Est: $15,000 USD - $25,000 USDSold:
Sotheby'sNew York, NY, USJanuary 29, 2010

Item Overview

Description

VENUS OR AMPHITRITE
brown patina beneath greenish dark brown lacquer, upon later stepped wood base

Dimensions

height excluding base 18 in.; 45.7 cm

Medium

bronze

Date

17th century

Literature

Krahn 1995, no. 198, pp. 534-536

Provenance

Cyril Humphris, London

Notes



RELATED LITERATURE

Radcliffe and Penny 2004, no. 53; Leithe-Jasper and Wengraf 2004, p. 43, figs. 12-13

The model for the present bronze figure has been variously ascribed to a number of sculptors including Jérôme Duquesnoy, as is the case with the fine bronze version in the Kunsthistorisches Museum in Vienna, (Leithe-Jasper 1986, op.cit., no. 75 and Krahn 1995, op.cit.,no. 198).

The suggestion that Jérôme Duquesnoy is the author of the model rings true, with a number of supporting considerations. The ample body type seen here is a Northern sculptural propensity. The modification of antique prototypes was a design method employed by Jerôme's brother François Duquesnoy and seen in his figures of Apollo and Mercury. Furthermore, the provenance can be traced to Archduke Leopold Wilhelm to whom Jérôme was court sculptor during Leopold's governorship in Brussels. In style and pose, the Venus could even be a pendant to his brother's Apollo or Mercury, if not for the difference in size. An engraving of Venus and Cupid from the Galerie Girardon entitled "par François Du Quesnoy Flamand" showing Venus with a comparable posture to the present model, further underscores the connection to Jérôme who owned the works left by his brother François who died in 1643.

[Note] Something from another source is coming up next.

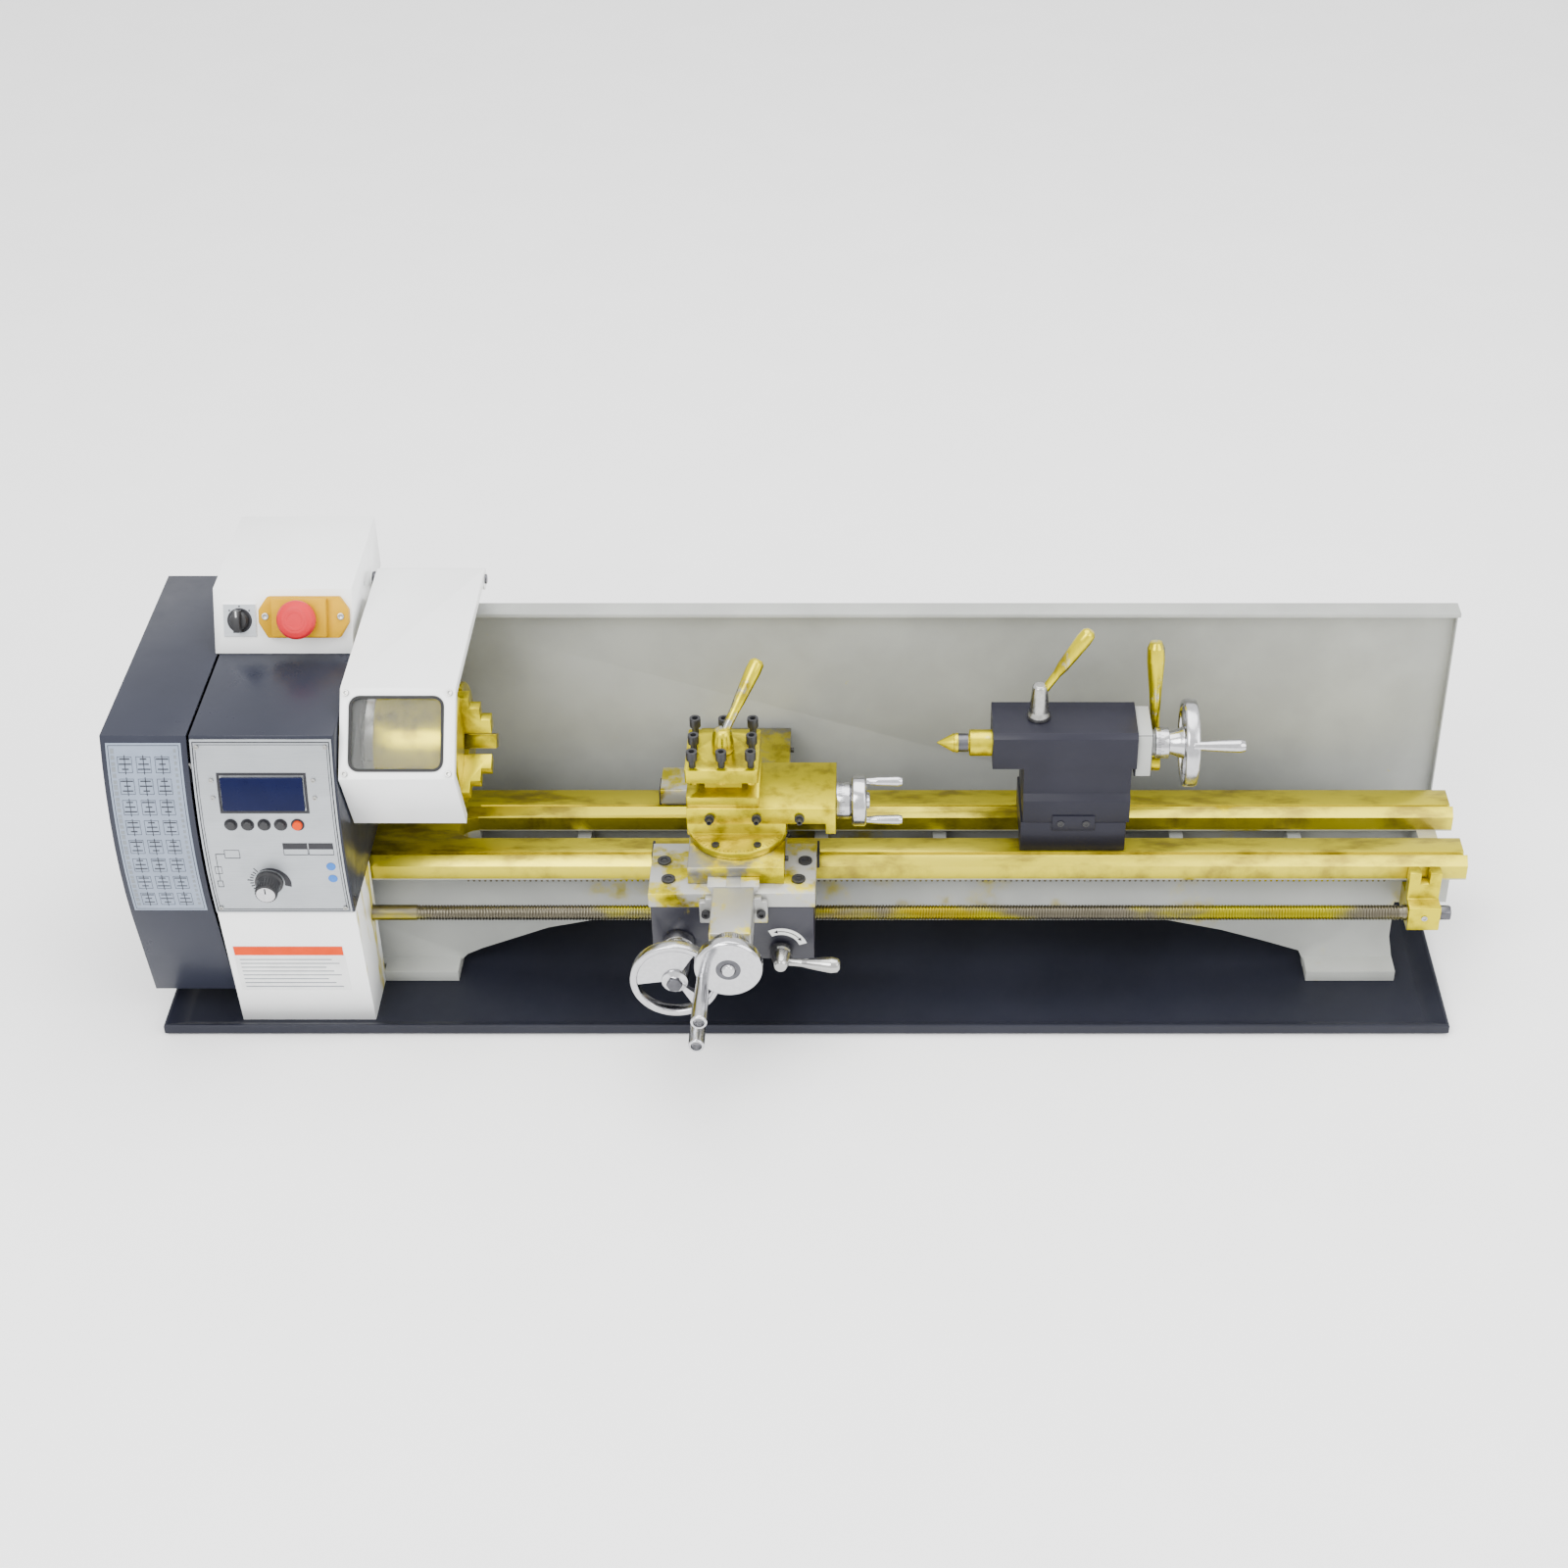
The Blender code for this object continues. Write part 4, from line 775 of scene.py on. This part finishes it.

However, a nearly identical bronze Venus, with the same dimensions as the present bronze and the example in Vienna, recently appeared on the market. The version, now in a private American collection, is inscribed F.F.F. (presumably Franciscus Fanellius Florentinus) on the underside and has now been given to Francesco Fanelli, sculptor to Charles I. Another bronze by Fanelli, with the letters F.F.F. on the underside, is in a private collection, Suffolk, England. Interestingly, it has been cited that the pose of the figure of Venus is analogous to that of the figure of Adam in Fanelli's relief of The Fall of Adam and Eve in the collection of Robert H. Smith (Radcliffe and Penny 2004, op. cit. no. 53) and the facial features can also be linked to some of Fanelli's larger figural bronzes such as a figure of Apollo with his Harp in the Los Angeles County Museum of Art and a figure of Diana (with a similar body type to the Sackler bronze) formerly in the collection of Baron Hatvany, London. Both of these bronzes have been ascribed to Fanelli in recent years by Wengraf (Wengraf, op. cit., p. 36 and 43).